Показательно, что местные жители с. Константиново неявно и предположительно, но все-таки ассоциируют кульминационный момент духовного стиха об Алексее Божьем человеке, а именно его кончину вблизи отца и захоронение, с названием части собственного села, расположенной рядом с кладбищем: «Алексеевка-то вон – на погост идёшь: может, вот по поводу мёртвых – туда таскають, в Алексеевку» [569] или «А к кладбищу идёшь – это у нас Лексеевка. Это так раньше, так было положено, как называли. Ну, это назвали: там, как говорили, на Лексеевку упокойника, там у нас кладбище. <…> Потому её так и назвали, может, Алексеевка. А там живут люди». [570] (Эта гипотеза спорная, т. к. в соседнем с. Кузьминское ведущая к кладбищу улица называется Сергеевка.)

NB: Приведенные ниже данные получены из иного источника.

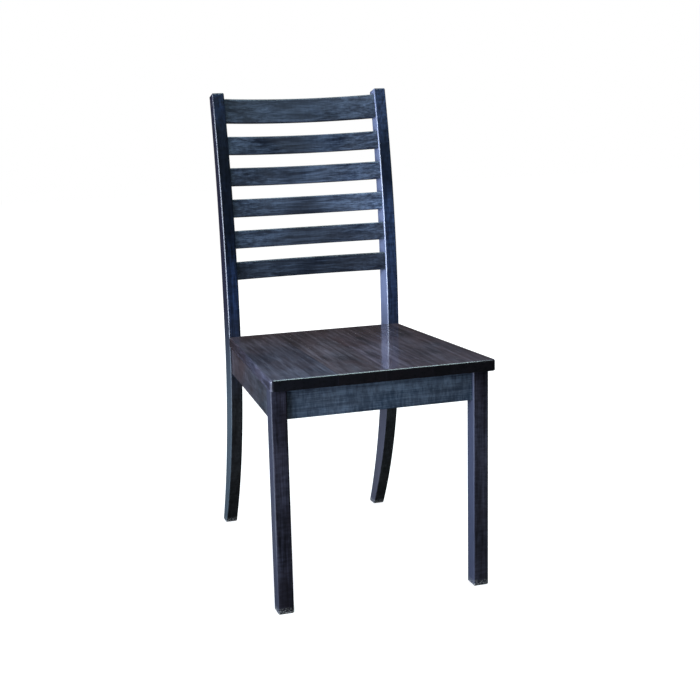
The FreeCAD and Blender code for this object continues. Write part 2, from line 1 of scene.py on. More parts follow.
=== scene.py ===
# %% [markdown]
# # A ladderback dining chair
# The chair is plain joinery: two swept rear posts sawn from plank, six bent slats tenoned
# between them, two square front legs, a frame of four aprons with corner blocks, and a seat
# glued up from four boards. It has a blue-black stain under satin lacquer. The wooden pieces
# come from the construction model, where their joints are. This file gives them their finish,
# makes the screws with real threads, and sets up the studio.

import math

import bpy
import numpy as np
from mathutils import Matrix, Vector


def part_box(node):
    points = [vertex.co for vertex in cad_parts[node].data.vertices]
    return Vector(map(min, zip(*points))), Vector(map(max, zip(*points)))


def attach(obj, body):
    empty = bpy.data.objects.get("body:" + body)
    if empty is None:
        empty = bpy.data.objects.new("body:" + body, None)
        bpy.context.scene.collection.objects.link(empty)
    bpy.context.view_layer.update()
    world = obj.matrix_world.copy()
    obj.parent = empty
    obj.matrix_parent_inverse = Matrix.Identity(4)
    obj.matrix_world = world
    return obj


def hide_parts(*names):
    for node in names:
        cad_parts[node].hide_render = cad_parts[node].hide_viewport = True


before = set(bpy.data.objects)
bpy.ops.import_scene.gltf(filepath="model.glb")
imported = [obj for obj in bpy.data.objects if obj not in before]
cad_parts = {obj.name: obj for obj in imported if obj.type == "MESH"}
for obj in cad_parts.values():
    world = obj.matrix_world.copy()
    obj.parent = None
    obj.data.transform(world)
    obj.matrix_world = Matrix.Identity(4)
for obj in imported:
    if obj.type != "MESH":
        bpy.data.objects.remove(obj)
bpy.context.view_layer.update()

# %% [markdown]
# ## The camera
# The photo is taken from the front, a little to the chair's left and above the seat. It was
# cropped after it was taken, so the lens axis isn't in the middle of the picture: a small
# sideways shift of the lens does the same. The place and turn come from a fit of the chair's
# known sizes to its edges in the photo.

# %% Camera
scene = bpy.context.scene

CAMERA_PLACE = Vector((-0.7229, -2.2488, 0.9201))
CAMERA_AZIMUTH = math.radians(14.98)     # turned to the right of straight ahead
CAMERA_TILT = math.radians(11.41)        # looking down
CAMERA_ROLL = math.radians(-2.05)        # the photo leans a little
SENSOR_WIDTH = 36.0                      # millimetres, like the lens
LENS = 59.81
SIDE_SHIFT = 0.1                         # share of the picture's width


def aim(azimuth, tilt, roll):
    """Turn whose columns are the camera's right, up and backward directions.

    The view direction comes from azimuth and tilt, right is level, and roll turns right and up
    about the view direction.
    """
    ahead = Vector((math.sin(azimuth) * math.cos(tilt),
                    math.cos(azimuth) * math.cos(tilt),
                    -math.sin(tilt)))
    level = ahead.cross(Vector((0, 0, 1))).normalized()
    upright = level.cross(ahead)
    right = math.cos(roll) * level + math.sin(roll) * upright
    up = math.cos(roll) * upright - math.sin(roll) * level
    return Matrix((right, up, -ahead)).transposed().to_4x4()


lens = bpy.data.cameras.new("photo_camera")
lens.sensor_width = SENSOR_WIDTH
lens.lens = LENS
lens.shift_x = SIDE_SHIFT
camera = bpy.data.objects.new("photo_camera", lens)
turn = aim(CAMERA_AZIMUTH, CAMERA_TILT, CAMERA_ROLL)
camera.matrix_world = Matrix.Translation(CAMERA_PLACE) @ turn
scene.collection.objects.link(camera)
scene.camera = camera
print("camera at", tuple(round(number, 3) for number in CAMERA_PLACE))

# %% [markdown]
# ## Helpers for materials
# A material is a small graph of nodes. Three helpers keep the graphs short to write: one adds a
# node with its values, one joins two sockets, and one starts an empty graph.

# %% Node helpers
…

Литературный инвариант блудного сына мог быть известен Есенину из «Братьев Карамазовых» Ф. М. Достоевского, который соотносит младшего брата Алешу с героем популярного жития и народного духовного стиха об Алексее Божьем человеке. По мнению Е. М. Мелетинского, наблюдается смысловой параллелизм между упадком Римской империи и надвигающимся хаосом в Российском государстве 2-й половины XIX столетия, а ряд житийных мотивов повторяется в романе: это «моление матери о сыне, отсылка героя святым отцом к родным и жизнь его в миру, среди искушений мирской жизни». [571]

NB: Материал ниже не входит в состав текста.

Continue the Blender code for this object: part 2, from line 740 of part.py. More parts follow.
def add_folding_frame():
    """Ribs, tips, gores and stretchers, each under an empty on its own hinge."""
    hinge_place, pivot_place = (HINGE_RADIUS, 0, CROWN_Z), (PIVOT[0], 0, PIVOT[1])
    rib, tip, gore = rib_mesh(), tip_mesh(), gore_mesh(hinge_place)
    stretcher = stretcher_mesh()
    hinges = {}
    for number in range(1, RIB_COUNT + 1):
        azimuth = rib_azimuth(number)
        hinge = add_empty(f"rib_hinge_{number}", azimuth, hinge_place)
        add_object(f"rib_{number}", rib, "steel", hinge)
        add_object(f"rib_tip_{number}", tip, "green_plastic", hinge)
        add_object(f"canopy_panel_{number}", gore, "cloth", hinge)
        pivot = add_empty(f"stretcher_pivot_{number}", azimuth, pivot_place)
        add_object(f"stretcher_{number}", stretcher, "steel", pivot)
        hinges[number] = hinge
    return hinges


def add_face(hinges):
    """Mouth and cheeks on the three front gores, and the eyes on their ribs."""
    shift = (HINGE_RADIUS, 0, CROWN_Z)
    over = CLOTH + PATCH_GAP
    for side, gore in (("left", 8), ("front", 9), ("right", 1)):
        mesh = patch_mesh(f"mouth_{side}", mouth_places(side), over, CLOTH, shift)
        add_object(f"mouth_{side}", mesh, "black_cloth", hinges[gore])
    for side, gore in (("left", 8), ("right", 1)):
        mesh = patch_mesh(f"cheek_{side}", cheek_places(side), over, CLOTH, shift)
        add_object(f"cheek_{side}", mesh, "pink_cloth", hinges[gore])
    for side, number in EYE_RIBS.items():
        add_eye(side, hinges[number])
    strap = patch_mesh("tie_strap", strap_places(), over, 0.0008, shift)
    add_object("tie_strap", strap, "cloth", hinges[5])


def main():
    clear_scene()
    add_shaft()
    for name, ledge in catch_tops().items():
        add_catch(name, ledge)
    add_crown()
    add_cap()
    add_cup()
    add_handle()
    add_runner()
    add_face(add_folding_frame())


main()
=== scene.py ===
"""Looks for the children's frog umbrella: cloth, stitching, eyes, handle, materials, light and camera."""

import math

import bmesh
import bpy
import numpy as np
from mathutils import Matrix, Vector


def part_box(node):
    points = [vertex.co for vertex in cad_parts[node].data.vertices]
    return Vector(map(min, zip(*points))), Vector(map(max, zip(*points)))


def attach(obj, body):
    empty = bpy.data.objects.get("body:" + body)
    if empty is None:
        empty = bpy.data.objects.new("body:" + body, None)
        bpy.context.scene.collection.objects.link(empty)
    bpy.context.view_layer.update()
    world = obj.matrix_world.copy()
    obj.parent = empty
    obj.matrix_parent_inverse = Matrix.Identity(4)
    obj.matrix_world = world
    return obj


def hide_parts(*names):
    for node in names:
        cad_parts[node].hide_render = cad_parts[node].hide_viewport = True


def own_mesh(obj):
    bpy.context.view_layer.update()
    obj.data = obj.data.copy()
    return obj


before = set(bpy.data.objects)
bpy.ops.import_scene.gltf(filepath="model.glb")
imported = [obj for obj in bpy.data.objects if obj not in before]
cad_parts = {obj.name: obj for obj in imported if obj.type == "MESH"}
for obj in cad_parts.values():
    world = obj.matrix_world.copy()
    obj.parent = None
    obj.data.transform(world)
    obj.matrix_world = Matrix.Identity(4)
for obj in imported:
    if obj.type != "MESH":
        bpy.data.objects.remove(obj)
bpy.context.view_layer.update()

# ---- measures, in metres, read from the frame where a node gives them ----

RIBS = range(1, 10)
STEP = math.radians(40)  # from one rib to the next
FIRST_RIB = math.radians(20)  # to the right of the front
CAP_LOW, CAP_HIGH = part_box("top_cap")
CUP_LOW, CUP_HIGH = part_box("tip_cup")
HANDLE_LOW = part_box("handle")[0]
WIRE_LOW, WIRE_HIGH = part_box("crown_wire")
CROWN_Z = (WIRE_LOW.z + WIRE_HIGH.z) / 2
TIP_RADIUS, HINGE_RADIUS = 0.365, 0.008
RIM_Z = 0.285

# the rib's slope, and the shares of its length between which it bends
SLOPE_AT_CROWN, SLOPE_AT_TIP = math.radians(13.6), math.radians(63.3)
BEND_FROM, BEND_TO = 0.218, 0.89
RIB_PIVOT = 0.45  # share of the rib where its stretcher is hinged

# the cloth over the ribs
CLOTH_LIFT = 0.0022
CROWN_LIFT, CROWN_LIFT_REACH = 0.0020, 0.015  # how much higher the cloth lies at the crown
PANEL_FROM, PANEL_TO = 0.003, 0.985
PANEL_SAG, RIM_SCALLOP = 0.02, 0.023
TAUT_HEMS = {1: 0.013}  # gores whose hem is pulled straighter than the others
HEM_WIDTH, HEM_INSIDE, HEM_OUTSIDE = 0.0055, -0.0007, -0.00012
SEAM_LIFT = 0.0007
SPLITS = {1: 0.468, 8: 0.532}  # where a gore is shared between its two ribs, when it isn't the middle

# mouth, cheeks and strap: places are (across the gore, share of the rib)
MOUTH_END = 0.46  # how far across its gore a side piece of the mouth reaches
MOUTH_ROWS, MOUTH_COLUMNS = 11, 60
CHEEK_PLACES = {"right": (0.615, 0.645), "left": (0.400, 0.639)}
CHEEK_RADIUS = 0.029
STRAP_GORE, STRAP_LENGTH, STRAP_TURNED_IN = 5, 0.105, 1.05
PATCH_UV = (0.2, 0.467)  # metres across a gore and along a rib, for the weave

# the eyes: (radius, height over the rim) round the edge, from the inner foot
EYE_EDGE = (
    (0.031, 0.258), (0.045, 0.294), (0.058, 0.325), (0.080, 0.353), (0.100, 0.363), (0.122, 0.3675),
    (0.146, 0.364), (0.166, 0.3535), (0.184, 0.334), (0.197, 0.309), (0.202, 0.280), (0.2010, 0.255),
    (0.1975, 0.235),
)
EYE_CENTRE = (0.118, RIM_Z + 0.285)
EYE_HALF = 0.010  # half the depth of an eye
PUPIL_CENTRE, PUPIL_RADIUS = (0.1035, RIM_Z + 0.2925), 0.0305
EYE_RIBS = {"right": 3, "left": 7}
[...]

Внимание к собственным детям и «Сказка о пастушонке Пете…»
Об отношении к собственному ребенку – Георгию (1914–1937), о новом чувстве отцовства Есенина размышляла его невенчаная супруга А. Р. Изряднова: «В конце декабря у меня родился сын. Есенину пришлось много канителиться со мной (жили мы только вдвоем), нужно было меня отправить в больницу, заботиться о квартире. Когда я вернулась домой, у него был образцовый порядок: везде вымыто, печи истоплены, и даже обед готов и куплено пирожное, ждал. На ребенка смотрел с любопытством, все твердил: “Вот я и отец”. Потом скоро привык, полюбил его, качал, убаюкивая, пел над ним песни». [572] Интересно, что при таких обстоятельствах пирожное играло роль «зубка» – вкусного гостинца, который приносили деревенские женщины только что родившей матери. «Зубок» как плата попу описан Есениным в повести «Яр» (1916): «“К твоей милости”, – низко свесился дружко. – “Зубок привез?” – “Привез”. // Поп глянул на сочную, только вынутую из рассола ветчину и ткнул в красниковую любовину пальцем. – “Хорошая”» (V, 16).